In 2024, a year after my Nartiang visit, I witnessed the festival myself. With the help of friends and family in Jowai, I followed four days of ancestor veneration, prayers, sacrificial rites and community rituals. As the festive atmosphere in the Niamtre quarter (Pohshnong) grew, rainfall also intensified, and the sacred pool, Ka Aitnar, slowly filled. To Niamtre, this was a sign of divine presence – the pool, now sacred, accommodating one of the Jowai deities, Ka Syiem Aitnar. As my friend simply explained during this period, I understood that ‘Behdienkhlam is a religious festival.’
Yet on the last day, back at the Aitnar, the scene transformed.

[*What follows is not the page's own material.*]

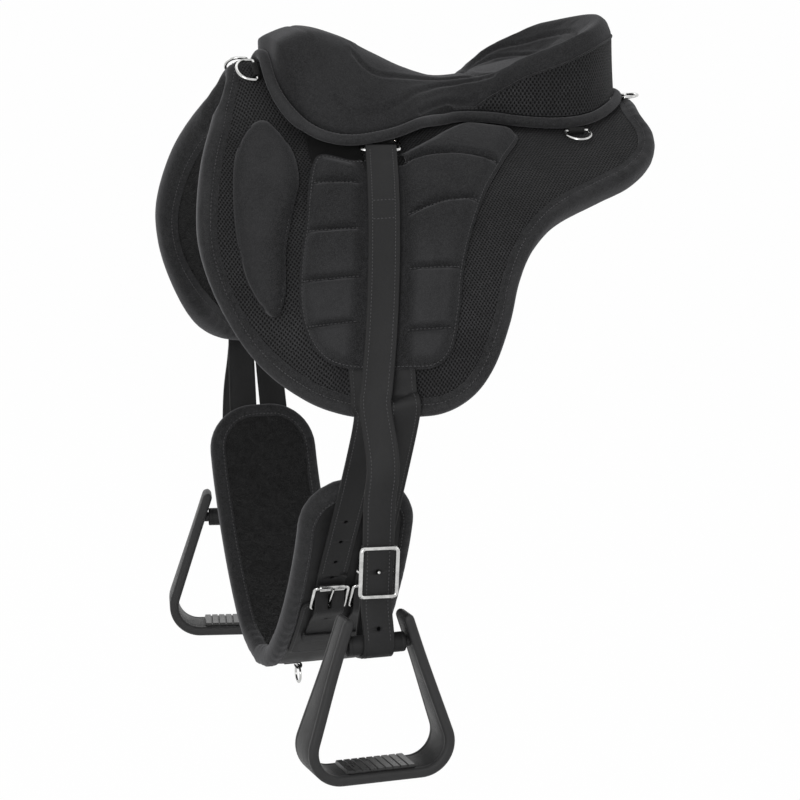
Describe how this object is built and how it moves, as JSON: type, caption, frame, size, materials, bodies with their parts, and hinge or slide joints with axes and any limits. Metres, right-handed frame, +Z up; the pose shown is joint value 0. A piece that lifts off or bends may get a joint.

The crowd was vast – not just Niamtre, but local Christians, special guests, tourists, visitors across India and beyond, observing the Jowai Behdienkhlam’s grand finale. Giant decorated ‘rot’ were carried into the sacred pool through throngs of people, while cries of joy filled the air. It was spectacular, broadcast-worthy. And in that moment, the festival seemed less religious than cultural, as if a symbol of ‘indigenous culture’.
Culture is, in general, a word that carries a positive glow. It suggests rich history, distinct traditions and ways of life seen as ‘different’ from the mainstream. Sometimes, religion slips under this label, too. Temples, churches, mosques and sacred groves are often presented as cultural destinations as much as religious ones. When approaching indigeneity through this framework, this cultural-religious overlap is even more apparent and often celebrated in the name of cultural diversity. For those considered indigenous, it reinforces the idea that being ‘indigenous’ means demonstrating cultural or religious authenticity.
But at some point, this relationship between religion and culture raises discomfort. Can we take ‘religious’ and ‘cultural’ as interchangeable? And if we do, what happens to the meaning of indigeneity?
To say that the Nartiang megaliths are cultural artefacts strips away their religious history, obscuring how Niamtre have come to be who they are today. To call the Niamtre faith the essence of indigeneity, on the other hand, risks erasing Meghalaya’s Christian majority from the picture, reinforcing a divide: indigenous/non-indigenous based on one factor. In reality, Meghalaya is both: at once a majority Scheduled Tribe state and a majority Christian state – and much more. Its identity cannot be reduced to either-or through terms like religion, tradition or culture. It is shaped by a complex mix of all.
I saw this more clearly when I joined the Behdienkhlam procession in Wahïajer in August 2024, in the Christian quarter, where Banbha’s family lives. His siblings, nieces, nephews and neighbours crowded both sides of the streets, smiling and waving at the Niamtre chants and the sound of rhythmic drumbeats and trumpets as they passed through. They were not participants in the rituals, yet they were part of the festival all the same, carrying their own histories and narratives that also make up the fabric of Meghalaya. Christian or Niamtre – these are not opposites. They each play a different role, but together form an integrated whole, shaping how indigeneity is lived, experienced and felt.
Today, debates about who should still hold Scheduled Tribe rights and entitlements are growing louder in Meghalaya. Across the state, homestays rise where houses once stood, seasonal vegetables are replaced by cash crops, and religious sites are becoming tourist destinations. Against this backdrop, the question is often posed: What counts as indigeneity? Can someone still be indigenous if they practice a ‘non-indigenous’ faith? But perhaps that is not the question we should be asking.
Framing religion as culture, or culture as the measure of indigeneity, brings about old colonial habits of dividing and categorising people. It leads us towards searching for ‘authenticity’ in the ‘remote’, the ‘traditional’, or the ‘primitive’, instead of recognising how people actually live, experience and narrate. If this logic, still seen in global diversity talks, is left unchallenged, it can promote divides within the very communities that ‘culture’ wishes to unite.
Calling indigeneity “cultural” may seem harmless, sometimes even celebratory. It fits neatly with global enthusiasm for cultural diversity. But beneath that positivity, it can flatten lived histories into neat categories that serve outside imaginations more than local realities.
Festivals like Behdienkhlam tell us that indigeneity is something lived in relation – to religion, to history, to others. It cannot be captured by labels alone. Understanding indigeneity is less about measuring and defining, and more about listening to and understanding people’s lives on their own terms.
(The author is a PhD scholar at Leiden University, the Netherlands, currently conducting research in the Jaintia Hills. Her doctoral work forms part of a five-year project, Futuring Heritage: Conservation, Community and Contestation in the Eastern Himalayas, jointly initiated by Leiden University and Ashoka University).